Nor do they still insist on open-source software, a change that has caused some of the deepest rifts within the group. Originally, rather than using Microsoft's pricey Windows and ready-made commercial applications, they chose the Linux open-source operating system and created a new user interface and applications designed specifically to aid in learning by doing. A key reason to support open source: It allows students to tinker directly with software. However, some countries, such as Libya, which initially agreed to buy more than 1 million laptops, backed out and chose a Windows-based alternative from Intel. One attraction: Microsoft cut the price of a software package for poor schools from $150 to $3.

So when Negroponte chose to do business with Microsoft, turmoil erupted within the organization. After an Apr. 1 meeting during which the board agreed to break bread with Microsoft, Bender resigned. For weeks, OLPC's online message forums lit up with an angry debate. The anti-Microsoft side believes software shouldn't be owned but shared freely. To Negroponte, the choice was simple—and necessary—pragmatism. "It's like Greenpeace cutting a deal with Exxon. You're sleeping with the enemy, but you do it," he says.

Negroponte has had to fend off critics from the start. Early on, Intel and Microsoft executives, confronted by this charismatic rabble-rouser with his promise of affordable computing for the masses, called the XO a toy. They rushed out alternatives. Suddenly, Negroponte and his band were up against two of the most powerful tech giants in the world. And the giants played rough. Even after Intel joined with OLPC last year to help design a version of the XO powered with its chips, some of its people belittled the XO to governments who had agreed to buy it. Negroponte accused Intel of undermining his cause. Intel complained he was pressuring it to stop selling its Classmate PC for poor students. Negroponte now says he wishes he had been able to hold his temper and avoid a split.

He also faults himself for not managing his organization more effectively. "I'm a visionary, not a manager," he says. He ran the organization like a science project rather than a business. People had overlapping responsibilities. The staff of 23 regular employees and 26 consultants lacks the resources to support the needs of the pilot programs and deployments now under way—much less massive expansion. Negroponte, who travels incessantly to visit heads of state and education ministers, was spread too thin. So was Bender. Kane, who joined the organization as a part-time chief financial officer last year, is now running day-to-day operations. Already, the operational chaos has diminished. Now he's busy closing deals with countries and lining up business partners to help produce the technology for the next-generation XO. "We're moving from academic brainstorming mode to execution mode," Kane says.

DEBATABLE USEFULNESS

OLPC might not be in such turmoil if Kane had been promoted earlier. Nigeria had agreed to buy 1 million XOs, but after a competition among three alternatives, the country chose Intel's Classmate PC instead. Why did OLPC lose out? Intel provided more support, writes Isa Muhammad Ari, director of administration for Nigeria's Federal Capital Territory, in an e-mail.

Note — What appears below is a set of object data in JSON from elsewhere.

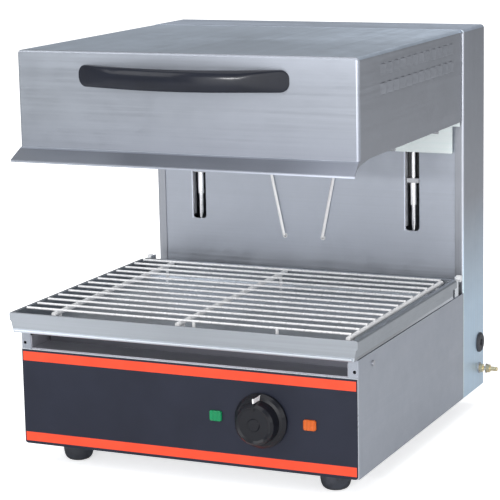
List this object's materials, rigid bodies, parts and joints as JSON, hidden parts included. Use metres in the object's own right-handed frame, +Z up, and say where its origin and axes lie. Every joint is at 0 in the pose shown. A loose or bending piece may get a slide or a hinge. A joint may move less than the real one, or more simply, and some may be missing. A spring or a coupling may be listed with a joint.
{
  "type": "cheese melter",
  "caption": "Countertop cheese melter: a heated head slides down a rear tower over a grill pan and wire rack, above a control panel with a drip tray slot.",
  "frame": {"origin": "on the plane it stands on, under the middle of the base housing (mount standing_plane)", "axes": "+X to the right as seen from the front, +Y to the back, +Z up"},
  "size_m": [0.482, 0.5016, 0.522],
  "materials": {
    "brushed_steel": "satin brushed",
    "bright_steel": "fine satin",
    "chrome_wire": "bright",
    "black_fascia": "satin black with orange-red stripes",
    "zinc_steel": "dull zinc",
    "black_gloss": "gloss black",
    "black_matte": "matte black",
    "black_rubber": "matte",
    "green_lens": "translucent green",
    "orange_lens": "translucent orange",
    "white_nylon": "matte white",
    "brass": "plain brass",
    "element_metal": "oxidised",
    "ceramic": "unglazed ceramic",
    "mineral_wool": "fibrous",
    "lead_sleeve": "steel braid"
  },
  "bodies": {
    "chassis": {"base_body": "brushed_steel", "front_panel": "brushed_steel", "control_fascia": "black_fascia", "tray_deck": "brushed_steel", "tray_runners": "zinc_steel", "pan_glides": "white_nylon", "pan_stops": "bright_steel", "stop_rollers": "white_nylon", "tower_cover": "brushed_steel", "tower_front_panel": "brushed_steel", "rear_cover": "brushed_steel", "rear_screws": "zinc_steel", "base_side_screws": "zinc_steel", "lower_crossmember": "zinc_steel", "upper_crossmember": "zinc_steel", "guide_shafts": "chrome_wire", "counterbalance_springs": "zinc_steel", "lead_bushings": "white_nylon", "element_leads": "lead_sleeve", "energy_regulator": "black_matte", "green_lamp": "green_lens", "orange_lamp": "orange_lens", "lamp_housings": "black_matte", "cable_grommet": "black_rubber", "earth_stud": "brass", "earth_nuts": "brass", "earth_washers": "zinc_steel", "terminal_block": "ceramic", "feet": "black_rubber", "foot_bolts": "zinc_steel"},
    "head": {"head_cover": "brushed_steel", "head_front_panel": "brushed_steel", "head_rear_panel": "bright_steel", "reflector": "bright_steel", "heating_elements": "element_metal", "element_bushes": "ceramic", "element_hangers": "zinc_steel", "insulation_pad": "mineral_wool", "handle": "black_gloss", "handle_screws": "zinc_steel", "head_side_screws": "zinc_steel", "lead_glands": "black_matte", "head_arms": "zinc_steel", "carriage_plate": "zinc_steel", "carriage_bushes": "chrome_wire"},
    "drip_tray": {"drip_tray": "bright_steel"},
    "grill_pan": {"grill_pan": "bright_steel"},
    "wire_rack": {"wire_rack": "chrome_wire", "rack_bars": "chrome_wire", "rack_legs": "chrome_wire"},
    "knob": {"knob": "black_matte", "control_shaft": "brass"}
  },
  "joints": [
    {"name": "head_lift", "type": "slide", "parent": "chassis", "child": "head", "axis": [0, 0, -1], "range_m": [0, 0.11], "deforming": ["element_leads", "counterbalance_springs"]},
    {"name": "knob_turn", "type": "hinge", "parent": "chassis", "child": "knob", "pos_m": [0.102, -0.2376, 0.09], "axis": [0, 1, 0], "range_deg": [0, 300]},
    {"name": "pan_slide", "type": "slide", "parent": "chassis", "child": "grill_pan", "axis": [0, -1, 0], "range_m": [0, 0.25]},
    {"name": "rack_lift", "type": "slide", "parent": "grill_pan", "child": "wire_rack", "axis": [0, 0, 1], "range_m": [0, 0.05]},
    {"name": "tray_slide", "type": "slide", "parent": "chassis", "child": "drip_tray", "axis": [0, -1, 0], "range_m": [0, 0.3]}
  ]
}
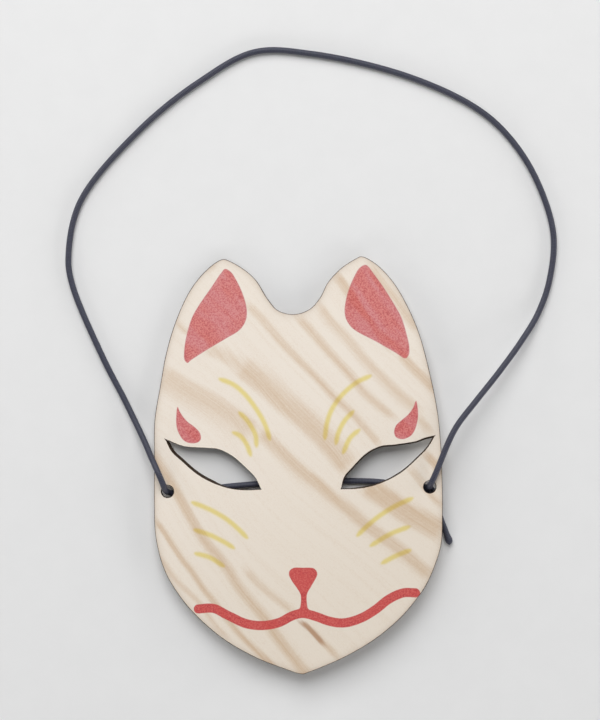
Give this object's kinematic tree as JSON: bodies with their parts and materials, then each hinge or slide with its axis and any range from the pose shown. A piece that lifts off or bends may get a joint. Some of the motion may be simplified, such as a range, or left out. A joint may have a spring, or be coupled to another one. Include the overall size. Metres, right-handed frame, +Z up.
{
  "type": "japanese folk mask",
  "caption": "Thin flat wooden fox mask with pointed ears, slanted eye openings, red and yellow painted markings and a dark elastic head cord.",
  "frame": {"origin": "middle of the board in plan, at the level of the surface that the mask lies on", "axes": "+Z up out of the mask's front, which leans by about 2.5 degrees; +Y to the tips of the ears; +X to the right as the front is seen"},
  "size_m": [0.2473, 0.3142, 0.0145],
  "materials": {
    "board": "bare pale softwood, planed, with thin matt red and yellow paint",
    "cord": "round braided elastic, dark, slightly glossy"
  },
  "bodies": {
    "root": {"mask_board": "board", "cord_back_run": "cord", "cord_through_left": "cord", "cord_loop": "cord", "cord_through_right": "cord", "cord_knot": "cord", "cord_tail_long": "cord", "cord_tail_short": "cord"}
  },
  "joints": []
}
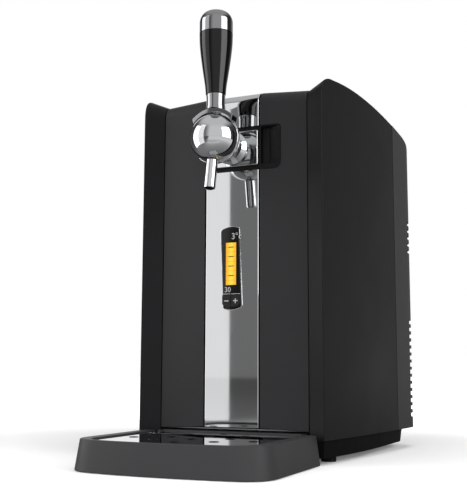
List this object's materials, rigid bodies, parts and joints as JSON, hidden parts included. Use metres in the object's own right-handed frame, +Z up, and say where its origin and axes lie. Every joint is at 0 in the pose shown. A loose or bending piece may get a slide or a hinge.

With OLPC, most of the weight of training is carried by local education officials. In Peru, the Education Ministry is racing to prepare teachers. It gives them a 40-hour course that includes an introduction to the learning programs, instruction on basic repairs, and tips on how to use the laptops to enhance their lessons. Teachers BusinessWeek spoke to in two villages where the machines have been distributed seemed excited about them. One recent morning, teacher Ananias Richard Inga played a catchy song programmed in Spanish into the laptops to teach his first- and second-graders how to write and pronounce vowels. When seven-year-old Idelma Huarocc, her brown cheeks burned and peeling from the sun, typed "Idelma ama a mamá" (Idelma loves mama), she wiggled with pleasure as the computer's voice read her sentence. "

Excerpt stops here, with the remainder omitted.